Approximately 6% of the Altai Neanderthal genome was inherited from an ancient lineage of anatomically modern Homo sapiens that migrated from Africa to Eurasia over 250,000 years ago, according to new research led by the University of Pennsylvania.
“We found this reflection of ancient interbreeding where genes flowed from ancient modern humans into Neanderthals,” said co-first author Dr. Alexander Platt, a researcher in the Department of Genetics at the University of Pennsylvania.
“This group of individuals left Africa between 250,000 and 270,000 years ago.
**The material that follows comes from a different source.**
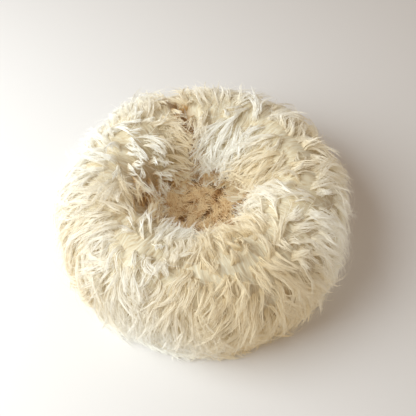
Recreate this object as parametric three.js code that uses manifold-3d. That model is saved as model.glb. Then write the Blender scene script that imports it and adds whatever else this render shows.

They were sort of the cousins to all humans alive today, and they were much more like us than Neanderthals.”
“We arrived at this conclusion by comparing a Neanderthal genome with a diverse set of genomes from modern indigenous populations in sub-Saharan Africa.”
“Our study highlights the importance of including ethnically and geographically diverse populations in human genetics and genomic studies,” said University of Pennsylvania’s Professor Sarah Tishkoff, senior author of the study.
To better understand how widespread Neanderthal-like DNA regions are across sub-Saharan Africa and to elucidate their origins, the researchers analyzed the genomes of 180 individuals from 12 different populations in Cameroon, Botswana, Tanzania, and Ethiopia.
For each genome, they identified regions of Neanderthal-like DNA and looked for evidence of Neanderthal ancestry.
Then, they compared the modern human genomes to a genome belonging to a Neanderthal who lived in the Altai Mountains, Siberia, approximately 120,000 years ago.
For this comparison, the researchers developed a novel statistical method that allowed them to determine the origins of the Neanderthal-like DNA in these modern sub-Saharan populations, whether they were regions that Neanderthals inherited from modern humans or regions that modern humans inherited from Neanderthals and then brought back to Africa.